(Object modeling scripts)
---*---

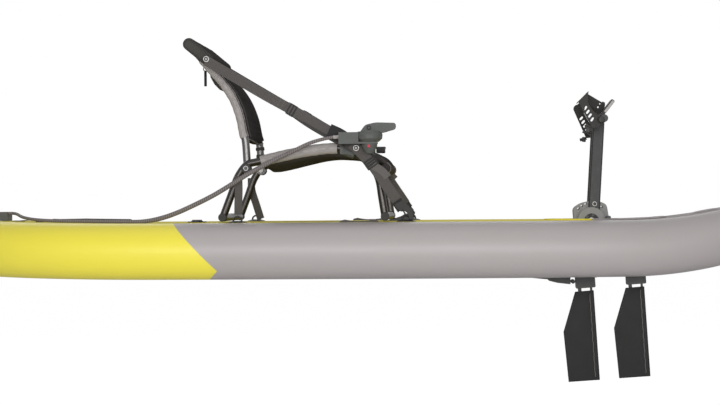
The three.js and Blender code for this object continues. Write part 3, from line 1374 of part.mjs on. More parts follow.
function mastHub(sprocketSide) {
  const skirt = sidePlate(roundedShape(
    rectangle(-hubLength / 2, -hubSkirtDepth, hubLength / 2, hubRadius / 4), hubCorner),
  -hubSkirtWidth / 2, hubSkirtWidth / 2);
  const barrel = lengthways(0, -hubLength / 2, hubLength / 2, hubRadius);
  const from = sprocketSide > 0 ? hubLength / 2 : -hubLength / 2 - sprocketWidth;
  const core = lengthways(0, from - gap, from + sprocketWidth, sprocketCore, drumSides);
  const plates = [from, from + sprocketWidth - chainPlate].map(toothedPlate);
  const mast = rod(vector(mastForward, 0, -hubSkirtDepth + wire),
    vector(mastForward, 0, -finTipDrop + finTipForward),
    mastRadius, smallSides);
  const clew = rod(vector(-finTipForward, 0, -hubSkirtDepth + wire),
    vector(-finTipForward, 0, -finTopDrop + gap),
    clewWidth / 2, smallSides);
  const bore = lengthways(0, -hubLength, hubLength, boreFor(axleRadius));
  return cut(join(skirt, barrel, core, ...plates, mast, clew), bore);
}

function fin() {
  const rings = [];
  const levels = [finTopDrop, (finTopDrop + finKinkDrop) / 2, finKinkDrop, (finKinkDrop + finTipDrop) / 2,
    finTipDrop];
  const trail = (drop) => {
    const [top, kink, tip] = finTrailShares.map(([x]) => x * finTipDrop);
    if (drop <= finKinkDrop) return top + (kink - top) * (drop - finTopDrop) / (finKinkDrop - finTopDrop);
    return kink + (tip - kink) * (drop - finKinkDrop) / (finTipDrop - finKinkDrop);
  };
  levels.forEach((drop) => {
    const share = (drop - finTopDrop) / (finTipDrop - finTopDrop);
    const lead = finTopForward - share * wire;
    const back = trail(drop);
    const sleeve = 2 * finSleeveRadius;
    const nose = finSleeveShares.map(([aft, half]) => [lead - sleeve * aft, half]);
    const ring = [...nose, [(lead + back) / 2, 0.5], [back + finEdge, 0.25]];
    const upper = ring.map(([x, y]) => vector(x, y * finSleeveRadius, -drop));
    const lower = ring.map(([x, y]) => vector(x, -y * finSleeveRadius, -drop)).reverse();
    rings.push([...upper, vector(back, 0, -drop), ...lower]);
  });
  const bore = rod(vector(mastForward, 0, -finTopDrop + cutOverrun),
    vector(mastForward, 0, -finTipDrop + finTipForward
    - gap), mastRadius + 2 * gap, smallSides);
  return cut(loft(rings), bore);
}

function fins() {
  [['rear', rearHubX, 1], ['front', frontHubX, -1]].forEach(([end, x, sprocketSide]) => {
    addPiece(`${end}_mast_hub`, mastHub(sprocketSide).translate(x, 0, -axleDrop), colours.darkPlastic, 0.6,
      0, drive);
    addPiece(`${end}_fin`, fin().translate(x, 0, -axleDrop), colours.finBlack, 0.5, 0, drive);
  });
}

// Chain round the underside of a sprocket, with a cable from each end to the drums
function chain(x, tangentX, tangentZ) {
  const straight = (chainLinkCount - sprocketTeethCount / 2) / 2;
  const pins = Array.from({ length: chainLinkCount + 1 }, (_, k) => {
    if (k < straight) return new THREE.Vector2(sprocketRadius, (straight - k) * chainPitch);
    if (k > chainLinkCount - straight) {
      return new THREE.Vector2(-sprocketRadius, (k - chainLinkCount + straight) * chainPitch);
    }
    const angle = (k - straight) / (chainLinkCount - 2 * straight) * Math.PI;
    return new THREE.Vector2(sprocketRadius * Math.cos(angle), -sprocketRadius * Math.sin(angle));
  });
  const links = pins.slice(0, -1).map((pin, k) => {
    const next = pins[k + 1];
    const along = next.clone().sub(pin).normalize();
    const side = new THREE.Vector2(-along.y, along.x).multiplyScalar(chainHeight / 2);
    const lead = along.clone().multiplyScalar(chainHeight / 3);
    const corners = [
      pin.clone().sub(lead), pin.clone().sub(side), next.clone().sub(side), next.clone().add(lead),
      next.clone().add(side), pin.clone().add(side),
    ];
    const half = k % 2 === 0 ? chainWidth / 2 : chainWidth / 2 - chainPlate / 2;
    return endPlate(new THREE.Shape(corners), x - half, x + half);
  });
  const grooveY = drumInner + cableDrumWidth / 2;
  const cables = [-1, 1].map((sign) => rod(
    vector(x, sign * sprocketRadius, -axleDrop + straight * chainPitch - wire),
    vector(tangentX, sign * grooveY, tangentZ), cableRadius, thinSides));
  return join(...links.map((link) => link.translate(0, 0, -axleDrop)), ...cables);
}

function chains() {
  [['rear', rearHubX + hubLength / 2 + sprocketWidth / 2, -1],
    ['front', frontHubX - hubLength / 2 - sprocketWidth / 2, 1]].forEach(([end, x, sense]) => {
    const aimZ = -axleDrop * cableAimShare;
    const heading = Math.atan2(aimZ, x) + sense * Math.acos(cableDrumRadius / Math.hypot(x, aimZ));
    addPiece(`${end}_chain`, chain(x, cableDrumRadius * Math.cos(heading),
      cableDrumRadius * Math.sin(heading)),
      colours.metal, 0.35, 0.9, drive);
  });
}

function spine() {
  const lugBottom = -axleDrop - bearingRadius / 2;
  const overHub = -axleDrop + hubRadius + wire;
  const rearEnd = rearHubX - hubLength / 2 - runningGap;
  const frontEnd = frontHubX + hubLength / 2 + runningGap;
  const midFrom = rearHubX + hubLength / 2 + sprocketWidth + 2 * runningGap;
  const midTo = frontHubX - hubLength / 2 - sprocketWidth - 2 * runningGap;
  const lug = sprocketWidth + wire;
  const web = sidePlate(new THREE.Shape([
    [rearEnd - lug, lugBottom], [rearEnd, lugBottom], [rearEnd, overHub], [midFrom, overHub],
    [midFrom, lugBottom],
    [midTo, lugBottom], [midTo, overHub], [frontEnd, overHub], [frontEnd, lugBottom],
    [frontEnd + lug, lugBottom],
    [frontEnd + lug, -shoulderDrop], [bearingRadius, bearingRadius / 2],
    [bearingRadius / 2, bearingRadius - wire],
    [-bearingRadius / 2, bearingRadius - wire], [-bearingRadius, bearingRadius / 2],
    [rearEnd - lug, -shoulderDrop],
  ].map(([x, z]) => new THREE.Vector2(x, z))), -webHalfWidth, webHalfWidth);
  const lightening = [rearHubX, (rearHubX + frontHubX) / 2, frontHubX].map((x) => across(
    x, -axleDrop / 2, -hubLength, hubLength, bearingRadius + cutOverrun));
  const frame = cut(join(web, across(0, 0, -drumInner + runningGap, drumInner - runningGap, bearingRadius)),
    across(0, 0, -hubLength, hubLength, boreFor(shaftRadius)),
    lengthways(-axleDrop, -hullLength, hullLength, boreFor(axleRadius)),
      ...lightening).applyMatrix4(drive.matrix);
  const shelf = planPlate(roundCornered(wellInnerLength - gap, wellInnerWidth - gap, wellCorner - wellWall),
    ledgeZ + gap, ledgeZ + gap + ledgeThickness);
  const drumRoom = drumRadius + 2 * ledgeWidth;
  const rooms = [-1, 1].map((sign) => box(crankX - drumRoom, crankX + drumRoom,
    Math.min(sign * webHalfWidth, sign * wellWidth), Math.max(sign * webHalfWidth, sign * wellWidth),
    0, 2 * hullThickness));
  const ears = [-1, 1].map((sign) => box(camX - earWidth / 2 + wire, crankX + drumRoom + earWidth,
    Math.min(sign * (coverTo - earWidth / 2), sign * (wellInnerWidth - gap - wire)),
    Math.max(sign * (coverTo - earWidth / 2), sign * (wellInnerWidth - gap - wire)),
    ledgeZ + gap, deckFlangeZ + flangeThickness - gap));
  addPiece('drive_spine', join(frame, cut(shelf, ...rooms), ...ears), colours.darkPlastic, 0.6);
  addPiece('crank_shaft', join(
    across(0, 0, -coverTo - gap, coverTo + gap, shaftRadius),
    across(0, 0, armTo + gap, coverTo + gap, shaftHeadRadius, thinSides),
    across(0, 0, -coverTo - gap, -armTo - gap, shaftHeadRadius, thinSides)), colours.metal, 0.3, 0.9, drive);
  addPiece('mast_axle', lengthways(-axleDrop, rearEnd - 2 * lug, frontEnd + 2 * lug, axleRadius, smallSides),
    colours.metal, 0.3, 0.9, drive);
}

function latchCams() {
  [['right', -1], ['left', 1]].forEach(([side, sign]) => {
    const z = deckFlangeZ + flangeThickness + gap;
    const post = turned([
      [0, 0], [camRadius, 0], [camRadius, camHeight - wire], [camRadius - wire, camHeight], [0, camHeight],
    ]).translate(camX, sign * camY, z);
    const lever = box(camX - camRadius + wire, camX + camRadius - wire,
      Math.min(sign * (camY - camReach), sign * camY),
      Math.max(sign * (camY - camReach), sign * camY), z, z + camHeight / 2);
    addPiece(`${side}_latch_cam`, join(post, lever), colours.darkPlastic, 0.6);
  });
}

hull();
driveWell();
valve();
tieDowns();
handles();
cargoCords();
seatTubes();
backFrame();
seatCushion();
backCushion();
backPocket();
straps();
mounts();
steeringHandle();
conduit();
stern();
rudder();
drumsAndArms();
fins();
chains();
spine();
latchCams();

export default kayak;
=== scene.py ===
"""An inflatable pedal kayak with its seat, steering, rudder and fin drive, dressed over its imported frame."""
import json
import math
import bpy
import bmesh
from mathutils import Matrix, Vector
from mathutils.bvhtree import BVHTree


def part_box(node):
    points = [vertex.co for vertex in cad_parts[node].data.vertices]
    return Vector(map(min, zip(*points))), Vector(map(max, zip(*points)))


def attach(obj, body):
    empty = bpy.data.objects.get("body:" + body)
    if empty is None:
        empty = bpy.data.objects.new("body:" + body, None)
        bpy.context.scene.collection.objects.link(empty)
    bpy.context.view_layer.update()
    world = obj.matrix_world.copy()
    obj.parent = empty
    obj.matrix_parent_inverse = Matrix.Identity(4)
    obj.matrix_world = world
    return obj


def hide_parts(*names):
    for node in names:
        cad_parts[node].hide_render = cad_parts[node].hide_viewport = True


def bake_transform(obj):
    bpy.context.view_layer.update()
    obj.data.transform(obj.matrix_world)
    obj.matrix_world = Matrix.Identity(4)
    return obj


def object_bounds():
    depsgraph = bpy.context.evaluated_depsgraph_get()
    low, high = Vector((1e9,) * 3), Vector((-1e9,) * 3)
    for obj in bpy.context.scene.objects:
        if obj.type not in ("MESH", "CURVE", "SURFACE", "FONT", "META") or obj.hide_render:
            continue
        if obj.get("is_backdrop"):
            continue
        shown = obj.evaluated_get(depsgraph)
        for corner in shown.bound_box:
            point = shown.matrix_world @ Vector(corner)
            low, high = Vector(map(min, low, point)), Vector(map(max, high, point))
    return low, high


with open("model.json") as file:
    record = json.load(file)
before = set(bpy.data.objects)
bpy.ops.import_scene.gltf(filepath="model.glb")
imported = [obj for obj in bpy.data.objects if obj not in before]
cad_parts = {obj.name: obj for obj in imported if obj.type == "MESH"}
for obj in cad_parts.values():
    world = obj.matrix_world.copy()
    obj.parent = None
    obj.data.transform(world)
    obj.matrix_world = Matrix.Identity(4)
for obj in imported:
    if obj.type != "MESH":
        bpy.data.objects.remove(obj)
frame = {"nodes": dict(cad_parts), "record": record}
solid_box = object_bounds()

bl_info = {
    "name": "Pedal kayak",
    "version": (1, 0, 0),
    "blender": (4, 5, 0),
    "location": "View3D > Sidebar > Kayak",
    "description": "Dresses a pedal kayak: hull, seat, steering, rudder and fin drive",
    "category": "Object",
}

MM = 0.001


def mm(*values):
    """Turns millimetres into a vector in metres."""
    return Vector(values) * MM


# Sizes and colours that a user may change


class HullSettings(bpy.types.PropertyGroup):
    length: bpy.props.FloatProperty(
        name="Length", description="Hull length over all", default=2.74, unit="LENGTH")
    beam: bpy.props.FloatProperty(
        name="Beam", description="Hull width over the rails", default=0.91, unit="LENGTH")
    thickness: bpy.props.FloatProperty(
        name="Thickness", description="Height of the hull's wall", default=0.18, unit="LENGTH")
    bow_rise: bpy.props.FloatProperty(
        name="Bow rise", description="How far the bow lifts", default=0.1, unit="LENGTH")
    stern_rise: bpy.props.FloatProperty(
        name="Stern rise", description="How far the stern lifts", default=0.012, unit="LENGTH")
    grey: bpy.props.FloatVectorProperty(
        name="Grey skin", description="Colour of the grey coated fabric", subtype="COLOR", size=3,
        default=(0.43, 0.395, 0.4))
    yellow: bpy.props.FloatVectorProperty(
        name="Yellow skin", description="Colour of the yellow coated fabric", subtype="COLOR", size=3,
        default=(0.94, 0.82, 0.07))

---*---

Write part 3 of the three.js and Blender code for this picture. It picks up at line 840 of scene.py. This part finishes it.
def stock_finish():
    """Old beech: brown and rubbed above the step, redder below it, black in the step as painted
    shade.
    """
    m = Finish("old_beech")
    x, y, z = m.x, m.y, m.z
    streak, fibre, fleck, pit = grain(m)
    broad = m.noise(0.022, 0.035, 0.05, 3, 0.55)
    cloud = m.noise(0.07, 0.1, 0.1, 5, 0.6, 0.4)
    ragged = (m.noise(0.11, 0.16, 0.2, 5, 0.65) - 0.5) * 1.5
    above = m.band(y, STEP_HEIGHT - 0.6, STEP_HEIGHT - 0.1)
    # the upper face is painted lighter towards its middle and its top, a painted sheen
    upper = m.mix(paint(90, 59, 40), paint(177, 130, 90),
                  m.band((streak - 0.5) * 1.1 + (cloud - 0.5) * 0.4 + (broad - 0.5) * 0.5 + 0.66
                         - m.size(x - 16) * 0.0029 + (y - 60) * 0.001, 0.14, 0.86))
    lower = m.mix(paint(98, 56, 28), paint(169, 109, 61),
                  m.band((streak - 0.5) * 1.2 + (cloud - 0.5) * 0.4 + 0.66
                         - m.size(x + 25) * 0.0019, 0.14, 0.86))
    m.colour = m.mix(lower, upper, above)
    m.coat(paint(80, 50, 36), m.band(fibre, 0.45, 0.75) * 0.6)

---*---

WRITTEN INSTRUCTION » Repeat, exactly as they stand above, the lines from the line with "backPocket();" to the line with "obj.parent = empty", both lines included.

OUTPUT BELOW »
backPocket();
straps();
mounts();
steeringHandle();
conduit();
stern();
rudder();
drumsAndArms();
fins();
chains();
spine();
latchCams();

export default kayak;
=== scene.py ===
"""An inflatable pedal kayak with its seat, steering, rudder and fin drive, dressed over its imported frame."""
import json
import math
import bpy
import bmesh
from mathutils import Matrix, Vector
from mathutils.bvhtree import BVHTree


def part_box(node):
    points = [vertex.co for vertex in cad_parts[node].data.vertices]
    return Vector(map(min, zip(*points))), Vector(map(max, zip(*points)))


def attach(obj, body):
    empty = bpy.data.objects.get("body:" + body)
    if empty is None:
        empty = bpy.data.objects.new("body:" + body, None)
        bpy.context.scene.collection.objects.link(empty)
    bpy.context.view_layer.update()
    world = obj.matrix_world.copy()
    obj.parent = empty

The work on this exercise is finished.